- [REQUIRED WORK]
What is the number of lines in the entries that include the word "picks"? Respond with the number only.

^^^^^^^^

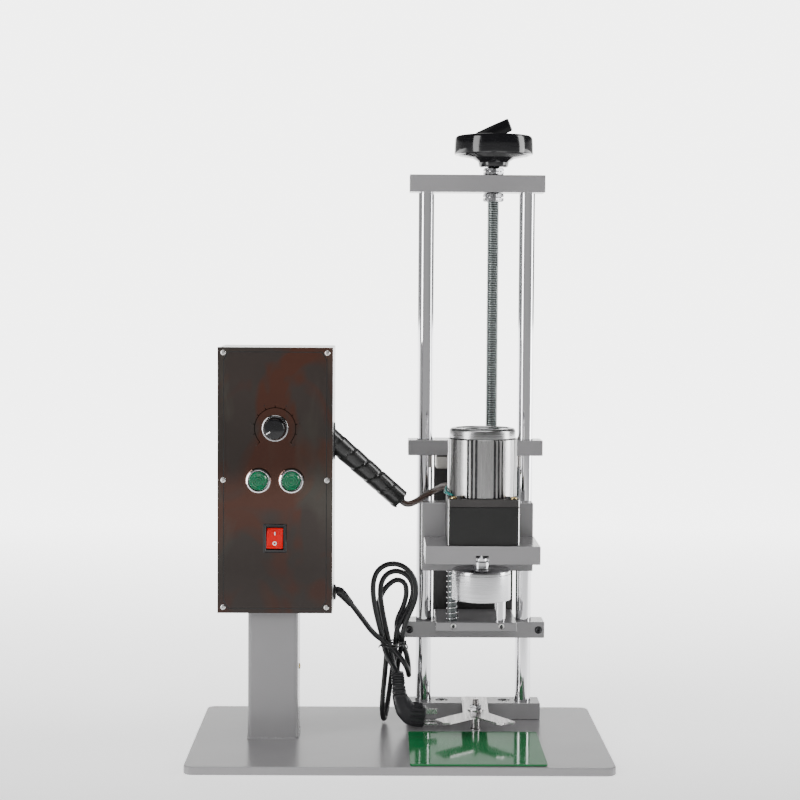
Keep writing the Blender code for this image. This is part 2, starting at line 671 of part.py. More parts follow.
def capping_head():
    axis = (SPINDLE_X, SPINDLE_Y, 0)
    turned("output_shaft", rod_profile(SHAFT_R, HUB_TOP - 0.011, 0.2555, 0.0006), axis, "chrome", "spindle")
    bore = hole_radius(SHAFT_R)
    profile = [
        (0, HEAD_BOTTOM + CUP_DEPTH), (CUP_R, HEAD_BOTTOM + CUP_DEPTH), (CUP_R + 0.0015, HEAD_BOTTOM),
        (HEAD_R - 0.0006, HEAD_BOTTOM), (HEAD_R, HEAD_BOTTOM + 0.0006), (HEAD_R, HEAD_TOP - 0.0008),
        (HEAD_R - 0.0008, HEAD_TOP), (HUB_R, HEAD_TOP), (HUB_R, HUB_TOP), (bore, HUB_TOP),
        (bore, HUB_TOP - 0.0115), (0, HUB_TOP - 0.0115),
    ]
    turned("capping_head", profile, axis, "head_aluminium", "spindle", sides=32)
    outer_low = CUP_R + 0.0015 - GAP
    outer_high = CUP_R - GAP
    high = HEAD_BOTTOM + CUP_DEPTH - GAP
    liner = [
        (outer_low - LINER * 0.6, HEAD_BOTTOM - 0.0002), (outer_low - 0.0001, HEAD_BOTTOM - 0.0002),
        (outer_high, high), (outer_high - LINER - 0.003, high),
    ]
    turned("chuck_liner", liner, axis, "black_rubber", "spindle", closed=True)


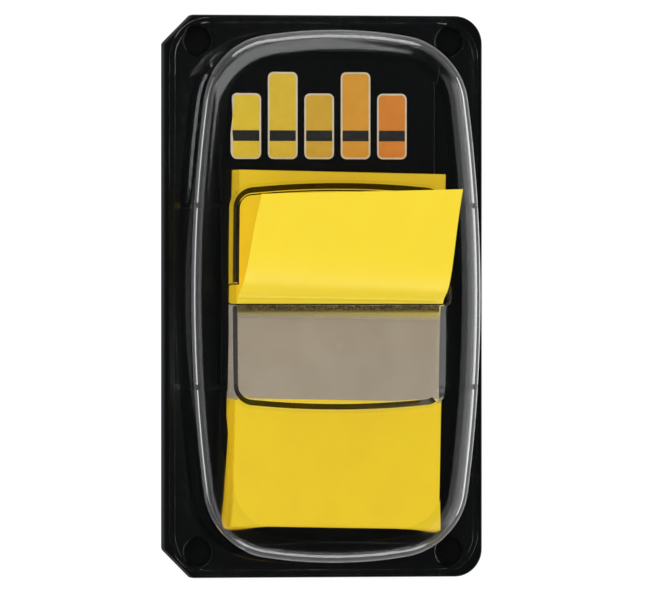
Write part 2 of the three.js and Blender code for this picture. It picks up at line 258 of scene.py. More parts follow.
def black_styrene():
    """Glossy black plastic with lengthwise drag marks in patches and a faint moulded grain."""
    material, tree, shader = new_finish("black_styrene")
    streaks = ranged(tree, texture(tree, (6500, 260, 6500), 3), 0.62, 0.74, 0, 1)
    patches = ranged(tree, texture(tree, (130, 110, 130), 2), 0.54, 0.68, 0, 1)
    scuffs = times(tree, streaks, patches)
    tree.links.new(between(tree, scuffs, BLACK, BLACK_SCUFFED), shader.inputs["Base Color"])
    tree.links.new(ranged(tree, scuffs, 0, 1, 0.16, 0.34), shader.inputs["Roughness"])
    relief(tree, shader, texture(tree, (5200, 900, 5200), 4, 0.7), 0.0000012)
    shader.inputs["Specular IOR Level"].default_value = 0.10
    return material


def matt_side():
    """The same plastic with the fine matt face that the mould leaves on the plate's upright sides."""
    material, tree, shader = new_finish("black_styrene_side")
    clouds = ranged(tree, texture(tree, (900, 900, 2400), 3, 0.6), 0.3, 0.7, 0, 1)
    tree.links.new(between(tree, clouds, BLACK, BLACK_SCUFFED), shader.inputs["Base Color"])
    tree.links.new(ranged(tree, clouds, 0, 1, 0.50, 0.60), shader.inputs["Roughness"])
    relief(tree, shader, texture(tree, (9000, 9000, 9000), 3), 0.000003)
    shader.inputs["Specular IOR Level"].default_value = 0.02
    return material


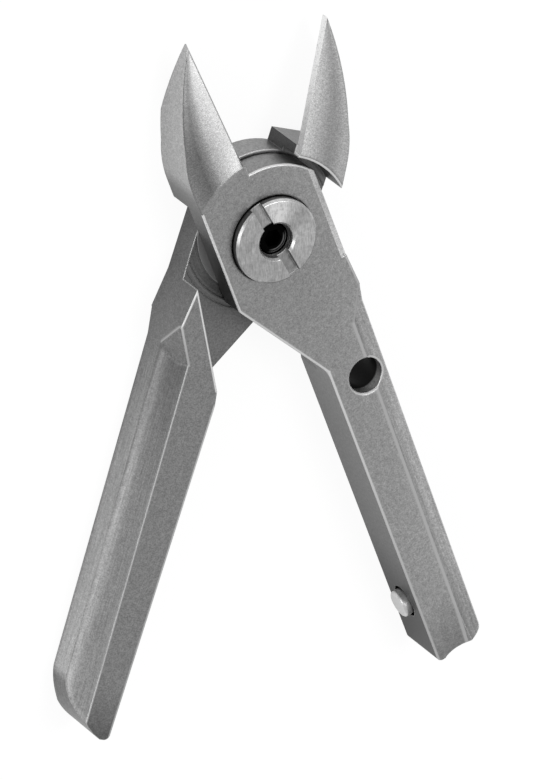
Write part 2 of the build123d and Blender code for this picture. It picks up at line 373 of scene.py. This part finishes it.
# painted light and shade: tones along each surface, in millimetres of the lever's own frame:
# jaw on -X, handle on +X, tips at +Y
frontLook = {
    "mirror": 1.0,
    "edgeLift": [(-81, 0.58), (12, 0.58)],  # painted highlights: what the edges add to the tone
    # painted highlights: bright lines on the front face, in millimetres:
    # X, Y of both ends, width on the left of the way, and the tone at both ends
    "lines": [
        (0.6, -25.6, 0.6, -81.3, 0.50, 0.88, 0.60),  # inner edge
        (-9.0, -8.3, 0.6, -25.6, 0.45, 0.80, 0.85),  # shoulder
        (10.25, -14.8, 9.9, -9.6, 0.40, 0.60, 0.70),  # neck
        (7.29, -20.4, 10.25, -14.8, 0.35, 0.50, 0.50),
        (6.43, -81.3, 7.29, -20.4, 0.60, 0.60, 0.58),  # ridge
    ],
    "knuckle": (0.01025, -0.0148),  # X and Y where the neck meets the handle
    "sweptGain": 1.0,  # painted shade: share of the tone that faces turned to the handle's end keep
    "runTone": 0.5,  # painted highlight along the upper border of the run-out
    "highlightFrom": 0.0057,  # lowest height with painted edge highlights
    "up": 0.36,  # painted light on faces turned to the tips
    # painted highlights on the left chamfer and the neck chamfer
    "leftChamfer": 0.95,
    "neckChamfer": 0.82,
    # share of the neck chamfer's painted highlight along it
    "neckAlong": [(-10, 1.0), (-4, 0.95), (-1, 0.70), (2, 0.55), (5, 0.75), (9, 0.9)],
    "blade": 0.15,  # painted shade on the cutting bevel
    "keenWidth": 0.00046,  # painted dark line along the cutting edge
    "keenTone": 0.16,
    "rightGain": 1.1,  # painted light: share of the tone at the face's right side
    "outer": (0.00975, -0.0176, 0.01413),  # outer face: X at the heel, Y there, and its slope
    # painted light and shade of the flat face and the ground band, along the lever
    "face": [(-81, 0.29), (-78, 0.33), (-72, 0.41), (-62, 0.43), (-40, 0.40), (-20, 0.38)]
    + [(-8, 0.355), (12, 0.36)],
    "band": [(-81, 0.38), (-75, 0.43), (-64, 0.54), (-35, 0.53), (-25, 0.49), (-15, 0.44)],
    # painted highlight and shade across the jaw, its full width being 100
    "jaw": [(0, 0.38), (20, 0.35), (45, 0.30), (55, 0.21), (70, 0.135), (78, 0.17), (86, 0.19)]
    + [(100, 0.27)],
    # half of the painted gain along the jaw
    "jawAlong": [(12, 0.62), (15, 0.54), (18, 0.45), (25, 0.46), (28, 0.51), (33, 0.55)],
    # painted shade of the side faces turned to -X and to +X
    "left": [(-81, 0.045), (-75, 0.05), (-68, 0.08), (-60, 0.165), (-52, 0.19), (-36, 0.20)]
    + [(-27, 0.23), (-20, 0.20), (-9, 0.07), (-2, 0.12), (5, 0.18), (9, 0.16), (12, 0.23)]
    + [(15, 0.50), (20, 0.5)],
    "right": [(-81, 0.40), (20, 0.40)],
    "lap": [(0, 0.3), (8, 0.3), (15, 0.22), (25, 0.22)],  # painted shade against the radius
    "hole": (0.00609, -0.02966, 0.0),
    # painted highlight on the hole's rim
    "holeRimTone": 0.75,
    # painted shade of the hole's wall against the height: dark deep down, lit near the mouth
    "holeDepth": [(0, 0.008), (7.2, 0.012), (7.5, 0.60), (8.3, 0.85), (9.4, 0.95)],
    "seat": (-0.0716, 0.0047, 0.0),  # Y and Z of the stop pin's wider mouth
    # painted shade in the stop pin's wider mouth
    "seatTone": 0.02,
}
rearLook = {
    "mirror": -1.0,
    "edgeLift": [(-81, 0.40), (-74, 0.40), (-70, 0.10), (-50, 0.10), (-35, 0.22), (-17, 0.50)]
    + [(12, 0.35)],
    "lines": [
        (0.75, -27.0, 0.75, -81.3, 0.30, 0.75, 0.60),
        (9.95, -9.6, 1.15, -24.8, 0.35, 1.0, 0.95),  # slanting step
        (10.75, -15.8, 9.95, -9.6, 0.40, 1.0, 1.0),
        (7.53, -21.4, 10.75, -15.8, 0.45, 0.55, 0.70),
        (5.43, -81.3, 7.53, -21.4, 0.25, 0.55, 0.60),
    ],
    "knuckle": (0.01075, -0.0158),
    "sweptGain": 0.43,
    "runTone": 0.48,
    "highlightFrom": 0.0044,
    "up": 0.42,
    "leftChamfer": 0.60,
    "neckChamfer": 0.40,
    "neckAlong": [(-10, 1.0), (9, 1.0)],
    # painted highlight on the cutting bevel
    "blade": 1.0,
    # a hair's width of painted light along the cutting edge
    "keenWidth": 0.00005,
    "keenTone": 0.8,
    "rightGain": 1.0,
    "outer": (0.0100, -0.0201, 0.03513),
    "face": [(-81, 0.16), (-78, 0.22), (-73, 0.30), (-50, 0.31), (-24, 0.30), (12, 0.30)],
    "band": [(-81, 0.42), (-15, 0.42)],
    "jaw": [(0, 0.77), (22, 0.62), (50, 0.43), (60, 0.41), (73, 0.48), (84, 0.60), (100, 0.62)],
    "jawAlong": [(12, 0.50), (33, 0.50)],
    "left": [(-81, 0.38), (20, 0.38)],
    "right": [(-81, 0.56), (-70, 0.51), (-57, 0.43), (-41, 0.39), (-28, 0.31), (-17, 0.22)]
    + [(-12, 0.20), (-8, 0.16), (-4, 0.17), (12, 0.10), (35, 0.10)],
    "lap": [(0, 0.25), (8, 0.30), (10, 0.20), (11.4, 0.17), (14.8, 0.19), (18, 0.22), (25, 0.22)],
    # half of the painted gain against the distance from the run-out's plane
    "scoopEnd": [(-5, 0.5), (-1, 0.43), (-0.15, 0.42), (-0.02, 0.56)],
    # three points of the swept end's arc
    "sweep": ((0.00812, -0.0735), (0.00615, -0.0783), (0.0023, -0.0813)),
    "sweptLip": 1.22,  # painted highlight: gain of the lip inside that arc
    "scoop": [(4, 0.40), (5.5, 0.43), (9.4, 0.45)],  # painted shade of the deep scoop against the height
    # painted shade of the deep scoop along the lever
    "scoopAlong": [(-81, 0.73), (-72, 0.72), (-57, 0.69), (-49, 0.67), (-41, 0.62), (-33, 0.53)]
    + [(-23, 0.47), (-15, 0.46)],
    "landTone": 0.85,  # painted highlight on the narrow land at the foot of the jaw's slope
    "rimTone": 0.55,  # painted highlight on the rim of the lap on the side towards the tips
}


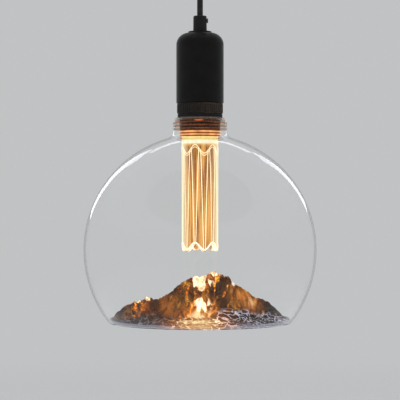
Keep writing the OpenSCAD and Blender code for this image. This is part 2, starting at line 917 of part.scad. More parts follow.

^^^^^^^^

- [TASK RESPONSE]
2